The current conditions index dropped to 103.7 from 112.5 mid-month, while the expectations index fell to 79.7 from 85.3 mid-month.

If the current pace holds, according to the survey, “it would imply an additional decline of nearly 18.2 index points in April, amounting to a record-setting two-month decline of 30.1 points,” Reid noted.

“Elevated uncertainties about the future, and loss of jobs and incomes, will reduce spending on non-essential goods and services,” she said. “Indeed, 68% of the survey’s respondents believe it is a good time to buy a major household item, compared to 75% in February, the lowest since late 2014.”

But even after the social distancing lifts, she said “it will take some time for households’ social behavior and buying attitudes to return to normal after the economy re-opens.” The “large number of job losses is unlikely to be reversed immediately after the acute stage of this crisis ends and households will experience considerable financial difficulties for an extended period,” she added. “As a result, we expect the bounce-back in consumption growth in the second half of this year to be of a smaller magnitude than its decline in H1.”

Separately, personal income gained 0.6% in February, while spending rose 0.2%, the Commerce Department said Friday.

Consumers are responsible for more than two-thirds of gross domestic product, and with the closings and furloughs resulting from attempts to prevent the spread of the coronavirus, the next set of numbers are likely to show a big drop for March, big enough for a reduction in spending for the first quarter.

“The personal income and outlays report for February largely reflects a pre-COVID-19 world,” said Diane Swonk, chief economist at Grant Thornton. “It does reveal a certain skittishness among baby boomers and their willingness to spend, which could be one of many factors that dampen the speed with which we ramp back up again.
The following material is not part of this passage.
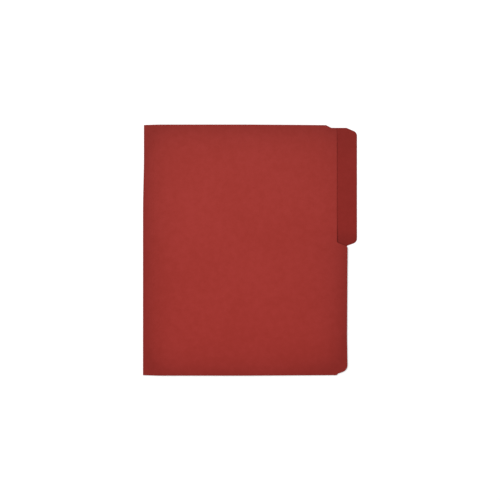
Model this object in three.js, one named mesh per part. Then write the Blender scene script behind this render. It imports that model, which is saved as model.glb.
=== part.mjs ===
// A letter-size file folder with a half-cut tab, cut and creased from one sheet of coloured card.
// It lies closed on its back leaf: the fold runs along Y on the -X side, the tab points to +X,
// the front leaf is uppermost and Z is up. The origin is on the resting surface, under the middle.
// Millimetres. Each panel of the sheet and each crease between two panels is a mesh of its own.
import * as THREE from "three";

// The card
const SHEET = 0.28;
const LENGTH = 295.3;
const LEAF_DEPTH = 240.6;
const BACK_SHORTFALL = 1.2;

// The closed fold: how far apart the middles of the two leaves lie, and the bend's inside radius
const LEAF_PITCH = 1.2;
const BEND_INSIDE = 0.1;
// Both ends of the sheet narrow by this much towards the fold, from the last score on
const FOLD_TAPER = 0.6;
// They also narrow by this much towards the free edge, from the middle of the leaf on
const FREE_TAPER = 0.6;
// The free edges are hollow between the tab and the corner away from it, by this much, and most
// at this distance from that end of the sheet
const FREE_HOLLOW = 0.6;
const HOLLOW_FROM_END = 44.3;

// The scores that let the folder expand, counted from the fold
const SCORE_COUNT = 3;
const SCORE_PITCH = 6.35;
const SCORE_WIDTH = 0.6;
const SCORE_DEPTH = 0.06;

// The end of both leaves beside the tab is cut back in a step, which starts this far from the free edge
const STEP_DROP = 3.8;
const STEP_START = 25.4;
const STEP_RUN = 6.2;

// The tab on the back leaf: how far it passes the front leaf's free edge, where it stops above
// the middle of the free edge, and the slopes and radii of its ends
const TAB_RISE = 11.1;
const TAB_STOP = 4.9;
const TAB_TOP_SLOPE = THREE.MathUtils.degToRad(23.5);
const TAB_FOOT_SLOPE = THREE.MathUtils.degToRad(20);
const TAB_CORNER = 6;
const TAB_FOOT = 2;

// The front leaf is cut back beside the tab, and its cut ends just past the foot of the tab
const UNDERCUT = 12.5;
const UNDERCUT_CLEARANCE = 0.6;
const UNDERCUT_INNER = 3.2;
const UNDERCUT_OUTER = 2.6;
const UNDERCUT_TOP = 4;

// The free corner of both leaves at the end away from the tab: a small nick, a slope and a rounding
const CORNER_RUN = 13;
const CORNER_NICK = 1.9;
const CORNER_SLOPE = THREE.MathUtils.degToRad(20);
const CORNER_RADIUS = 8;

const ARC_STEPS = 8;
const CARD_COLOUR = 0xa03832;
const CREASE_COLOUR = 0x8e302b;
const CARD_ROUGHNESS = 0.85;

// Places that follow from the sizes
const halfLength = LENGTH / 2;
const foldOutside = -(LEAF_DEPTH + TAB_RISE) / 2;
const foldX = foldOutside + SHEET / 2;
const frontEdge = foldOutside + LEAF_DEPTH;
const backEdge = frontEdge - BACK_SHORTFALL;
const tabEdge = frontEdge + TAB_RISE;
const bend = SHEET / 2 + BEND_INSIDE;
const backMiddle = SHEET / 2;
const frontMiddle = backMiddle + LEAF_PITCH;
const hingeZ = backMiddle + LEAF_PITCH / 2;
const lastScore = foldX + SCORE_COUNT * SCORE_PITCH;
const leafMiddle = foldOutside + LEAF_DEPTH / 2;
const freeHalfLength = halfLength - FREE_TAPER;
const hollowY = HOLLOW_FROM_END - halfLength;

// Half the sheet's length at a distance x, which shrinks towards the fold.
function halfLengthAt(x) {
  const fromFold = (x - foldX) / (lastScore - foldX);
  return halfLength - FOLD_TAPER * Math.max(0, 1 - fromFold);
}

// A closed outline through corners of x, y and radius. The first corner has no radius.
function outline(corners) {
  const shape = new THREE.Shape();
  shape.moveTo(corners[0][0], corners[0][1]);
  for (let i = 1; i < corners.length; i++) {
    const [x, y, radius = 0] = corners[i];
    const corner = new THREE.Vector2(x, y);
    const back = new THREE.Vector2(...corners[i - 1]).sub(corner);
    const on = new THREE.Vector2(...corners[(i + 1) % corners.length]).sub(corner);
    const room = Math.min(back.length(), on.length()) / 2;
    back.normalize();
    on.normalize();
    const half = Math.acos(THREE.MathUtils.clamp(back.dot(on), -1, 1)) / 2;
    const fillet = Math.min(radius, room * Math.tan(half));
    if (fillet === 0) {
      shape.lineTo(x, y);
      continue;
    }
    const along = fillet / Math.tan(half);
    const centre = back.clone().add(on).normalize().multiplyScalar(fillet / Math.sin(half)).add(corner);
    const start = corner.clone().addScaledVector(back, along).sub(centre).angle();
    const end = corner.clone().addScaledVector(on, along).sub(centre).angle();
    shape.absarc(centre.x, centre.y, fillet, start, end, back.cross(on) > 0);
  }
  shape.closePath();
  return shape;
}

// A named piece of card.
function piece(name, geometry, colour = CARD_COLOUR) {
  const material = new THREE.MeshStandardMaterial({
    color: colour,
    roughness: CARD_ROUGHNESS,
    metalness: 0,
  });
  const mesh = new THREE.Mesh(geometry, material);
  mesh.name = name;
  return mesh;
}

// A flat panel of card, cut to an outline, with its middle at the height given.
function panel(name, corners, middle) {
  const geometry = new THREE.ExtrudeGeometry(outline(corners), {
    depth: SHEET,
    bevelEnabled: false,
    curveSegments: ARC_STEPS,
  });
  const mesh = piece(name, geometry);
  mesh.position.z = middle - SHEET / 2;
  return mesh;
}

// A strip as long as the fold, whose section in X and Z is the shape given.
function crease(name, section, x, colour) {
  const length = 2 * halfLengthAt(x);
  const geometry = new THREE.ExtrudeGeometry(section, {
    depth: length,
    bevelEnabled: false,
    curveSegments: ARC_STEPS,
  });
  const mesh = piece(name, geometry, colour);
  mesh.rotation.x = Math.PI / 2;
  mesh.position.y = length / 2;
  return mesh;
}

// The end beside the tab, from the free edge towards the fold: the shoulder, the step and the taper.
function steppedEnd() {
  const foot = frontEdge - STEP_START + STEP_RUN;
  return [
    [foot, halfLength - STEP_DROP],
    [frontEdge - STEP_START, freeHalfLength],
    [leafMiddle, halfLength],
  ];
}

// The other end, from the fold on: the taper, the nick, the rounded corner and the hollow past it.
function cutCorner(edge) {
  const nickStart = edge - CORNER_RUN;
  const nickTop = CORNER_NICK - freeHalfLength;
  const slopeRise = (CORNER_RUN - CORNER_NICK) * Math.tan(CORNER_SLOPE);
  return [
    [leafMiddle, -halfLength],
    [nickStart, -freeHalfLength],
    [nickStart + CORNER_NICK, nickTop],
    [edge, nickTop + slopeRise, CORNER_RADIUS],
    [edge - FREE_HOLLOW, hollowY],
  ];
}

// The back leaf, with the tab standing out of its free edge.
function backLeaf() {
  const start = foldX + bend;
  const shoulder = halfLength - STEP_DROP;
  const reach = tabEdge - backEdge;
  return panel(
    "back_leaf",
    [
      [start, halfLengthAt(start)],
      [start, -halfLengthAt(start)],
      [lastScore, -halfLength],
      ...cutCorner(backEdge),
      [backEdge, TAB_STOP, TAB_FOOT],
      [tabEdge, TAB_STOP + reach * Math.tan(TAB_FOOT_SLOPE), TAB_CORNER],
      [tabEdge, shoulder - reach * Math.tan(TAB_TOP_SLOPE), TAB_CORNER],
      [backEdge, shoulder],
      ...steppedEnd(),
      [lastScore, halfLength],
    ],
    backMiddle,
  );
}

// The front leaf, cut back beside the tab.
function frontLeaf() {
  const start = lastScore + SCORE_WIDTH / 2;
  const cut = frontEdge - UNDERCUT;
  const foot = TAB_STOP - UNDERCUT_CLEARANCE;
  return panel(
    "front_leaf",
    [
      [start, halfLength],
      [start, -halfLength],
      ...cutCorner(frontEdge),
      [frontEdge, foot, UNDERCUT_OUTER],
      [cut, foot + UNDERCUT * Math.tan(TAB_FOOT_SLOPE), UNDERCUT_INNER],
      [cut, halfLength - STEP_DROP, UNDERCUT_TOP],
      ...steppedEnd(),
    ],
    frontMiddle,
  );
}

// A narrow panel between two creases, which becomes part of the spine when the folder expands.
function spinePanel(number) {
  const start = number === 1 ? foldX + bend : foldX + (number - 1) * SCORE_PITCH + SCORE_WIDTH / 2;
  const end = foldX + number * SCORE_PITCH - SCORE_WIDTH / 2;
  return panel(
    "spine_panel_" + number,
    [
      [start, halfLengthAt(start)],
      [start, -halfLengthAt(start)],
      [end, -halfLengthAt(end)],
      [end, halfLengthAt(end)],
    ],
    frontMiddle,
  );
}

// A score: the card is pressed in from the outside, which leaves a bead on the inside.
function score(number) {
  const x = foldX + number * SCORE_PITCH;
  const half = SCORE_WIDTH / 2;
  const top = frontMiddle + SHEET / 2;
  const under = frontMiddle - SHEET / 2;
  const section = outline([
    [x - half, under],
    [x, under - SCORE_DEPTH],
    [x + half, under],
    [x + half, top],
    [x, top - SCORE_DEPTH],
    [x - half, top],
  ]);
  return crease("score_crease_" + number, section, x, CREASE_COLOUR);
}

// The bend from the back leaf up into the edge of the fold, as far as the line that the cover turns on.
function backBend() {
  const x = foldX + bend;
  const z = backMiddle + bend;
  const section = new THREE.Shape();
  section.moveTo(x, z - BEND_INSIDE);
  section.absarc(x, z, BEND_INSIDE, -Math.PI / 2, Math.PI, true);
  section.lineTo(foldX + SHEET / 2, hingeZ);
  section.lineTo(foldX - SHEET / 2, hingeZ);
  section.absarc(x, z, bend + SHEET / 2, Math.PI, -Math.PI / 2, false);
  section.closePath();
  return crease("back_fold_crease", section, foldX, CREASE_COLOUR);
}

// The edge of the closed fold, from the line that the cover turns on up to the front bend.
function foldEdge() {
  const section = outline([
    [foldX - SHEET / 2, hingeZ],
    [foldX + SHEET / 2, hingeZ],
    [foldX + SHEET / 2, frontMiddle - bend],
    [foldX - SHEET / 2, frontMiddle - bend],
  ]);
  return crease("fold_edge", section, foldX);
}

// The bend from the edge of the fold over into the front of the folder.
function frontBend() {
  const x = foldX + bend;
  const z = frontMiddle - bend;
  const section = new THREE.Shape();
  section.moveTo(foldX - SHEET / 2, z);
  section.lineTo(foldX + SHEET / 2, z);
  section.absarc(x, z, BEND_INSIDE, Math.PI, Math.PI / 2, true);
  section.lineTo(x, z + bend + SHEET / 2);
  section.absarc(x, z, bend + SHEET / 2, Math.PI / 2, Math.PI, false);
  section.closePath();
  return crease("front_fold_crease", section, foldX, CREASE_COLOUR);
}

const folder = new THREE.Group();
folder.add(backLeaf(), backBend(), foldEdge(), frontBend());
for (let number = 1; number <= SCORE_COUNT; number++) folder.add(spinePanel(number), score(number));
folder.add(frontLeaf());

export default folder;
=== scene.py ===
# %% [markdown]
# # A file folder with a half-cut tab
# The object is one sheet of red card, folded once. The folder lies closed on a pale table with its
# fold on the left, and the tab of its back leaf looks out on the right. A rigid model comes first,
# with a plain solid for each panel and each crease of the sheet. This lesson loads that model, makes a
# skin of real card for each of its parts, gives the card its finish, and lights it plainly.

# %% Load the rigid model
import math

import bmesh
import bpy
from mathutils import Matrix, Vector
from mathutils.geometry import intersect_point_line


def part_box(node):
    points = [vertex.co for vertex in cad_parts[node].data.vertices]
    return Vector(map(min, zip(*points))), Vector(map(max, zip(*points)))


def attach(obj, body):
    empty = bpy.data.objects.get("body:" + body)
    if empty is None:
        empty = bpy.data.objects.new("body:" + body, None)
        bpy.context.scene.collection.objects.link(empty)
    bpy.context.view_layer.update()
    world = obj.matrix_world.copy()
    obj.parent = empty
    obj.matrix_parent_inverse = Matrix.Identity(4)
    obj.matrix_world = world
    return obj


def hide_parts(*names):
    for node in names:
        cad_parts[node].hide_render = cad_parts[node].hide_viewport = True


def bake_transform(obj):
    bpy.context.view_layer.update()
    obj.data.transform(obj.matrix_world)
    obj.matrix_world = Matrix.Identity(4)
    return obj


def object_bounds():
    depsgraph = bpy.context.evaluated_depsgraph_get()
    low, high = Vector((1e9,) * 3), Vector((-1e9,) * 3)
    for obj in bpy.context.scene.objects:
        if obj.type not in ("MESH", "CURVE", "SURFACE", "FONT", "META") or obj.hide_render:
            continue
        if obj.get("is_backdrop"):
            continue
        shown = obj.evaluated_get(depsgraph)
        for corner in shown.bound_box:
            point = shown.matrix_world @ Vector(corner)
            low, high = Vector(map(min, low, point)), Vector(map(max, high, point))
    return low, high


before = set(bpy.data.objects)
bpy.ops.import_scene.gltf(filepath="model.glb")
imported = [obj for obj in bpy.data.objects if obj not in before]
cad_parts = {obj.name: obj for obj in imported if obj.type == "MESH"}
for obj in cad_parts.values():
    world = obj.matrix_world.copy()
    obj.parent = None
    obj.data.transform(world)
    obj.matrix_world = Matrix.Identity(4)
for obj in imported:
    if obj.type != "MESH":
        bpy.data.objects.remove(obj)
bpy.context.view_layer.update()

# %% [markdown]
# ## Where the parts of the sheet lie
# Neighbouring skins have to meet, so the places of the leaves, the fold and the scores matter most.
# They could be written down again here, but then they might drift away from the rigid model, so they
# are read from its boxes. The skins are modelled in millimetres and scaled to metres at the end,
# because some of Blender's tools lose accuracy on edges far shorter than a millimetre.

# %% Places read from the rigid model
MM = 0.001
X, Y, Z = 0, 1, 2


def node_box(node):
    """The lowest and highest corners of a part of the rigid model at rest, in millimetres."""
    return [[round(value / MM, 4) for value in corner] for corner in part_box(node)]


def span_of(node):
    """Where a part of the rigid model starts and ends on the way from the fold to the free edge."""
    low, high = node_box(node)
    return low[X], high[X]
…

Boomers, who are close to retirement and at higher risk for the worst consequences of the disease, will not be quick to return to spend at public venues, including restaurants and stores, until they feel safe.”

Core personal consumption expenditures, the Federal Reserve’s preferred inflation measure rose 0.2% in February and was up 1.8% from a year ago. “In the pre-COVID-19 world, those gains would have been encouraging to the Fed, which was looking for the economy to show a little heat in 2020,” she added. “Now they are just a sad reminder of the world we left behind. Concerns about a COVID-19-induced deflation have supplanted hopes the economy would finally see enough of a surge in wages to push inflation a little higher in 2020.”